Getting comfortable speaking in public is often a challenge for union leaders, particularly those who are new to their roles.

That’s why OSEA and AFT brought Public Speaking for Union Leaders back to Oregon. The class provides an open, encouraging space for union members to learn and grow with advice and feedback from Lauren Samet and Julie Washington of AFT.

Constance Palaia of Three Rivers Chapter 22 said she attended the class in order to conquer her fear of public speaking.

“I have never spoken to a crowd behind a podium, or asked a question at a town hall, without my voice shaking,” Palaia said. “I approached the class as an ‘Outward Bound’ sort of test and thought I might come out the other side fixed.”

Tammy Burnett, president of Ashland Chapter 42, speaks before the class at the AFT Public Speaking course in Salem.

Attendees got the chance to see themselves on video delivering a speech, provide constructive feedback to one another and encourage each other to stand up for our values — and have fun in the process.

“The instructors were an excellent blend of sweet and sassy, and their positive teaching methods encouraged everyone to improve,” said Amanda Larimer of Beaverton Chapter 48. “I had hoped to gain more confidence and polish from this training, and we went way beyond my expectations.”

Larimer said one of the most valuable lessons was learning different forms of speeches and how to empathize with your audience’s viewpoint.

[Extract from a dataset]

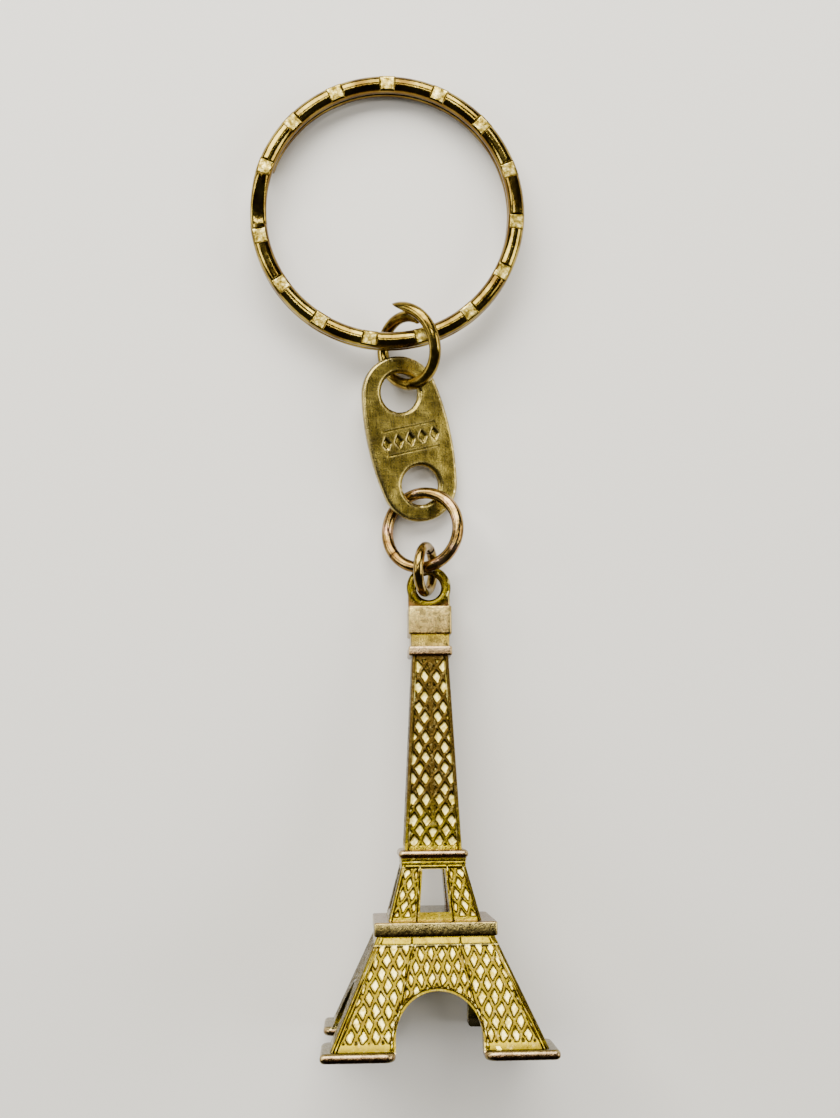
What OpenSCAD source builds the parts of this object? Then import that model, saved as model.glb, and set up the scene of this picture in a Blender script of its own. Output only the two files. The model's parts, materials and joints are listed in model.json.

She said understanding where your audience is coming from improves your ability to articulate a persuasive point.

While it can be both tempting and intimidating to place those comfortable with public speaking on a pedestal, Mary White of Willamette Education Service District Employees Association Chapter 95 said showing humanity is OK.

“It is okay to breathe,” White said. “Be confident and smile — your natural self is best.”

Larimer plans to put her newly acquired skills to work at the next Legislative Education Day (LED), where members can speak directly to lawmakers about working conditions and issues from an expert’s point of view. White plans to run for chapter office, instilled with the confidence that comes from training and practice. Meanwhile, Palaia said she wants to promote Medicare for All in her southern Oregon community.

“The most valuable lesson that I learned is that if I speak to something that I am passionate about, I can throw away my notes and have a strong and effective voice,” Palaia said.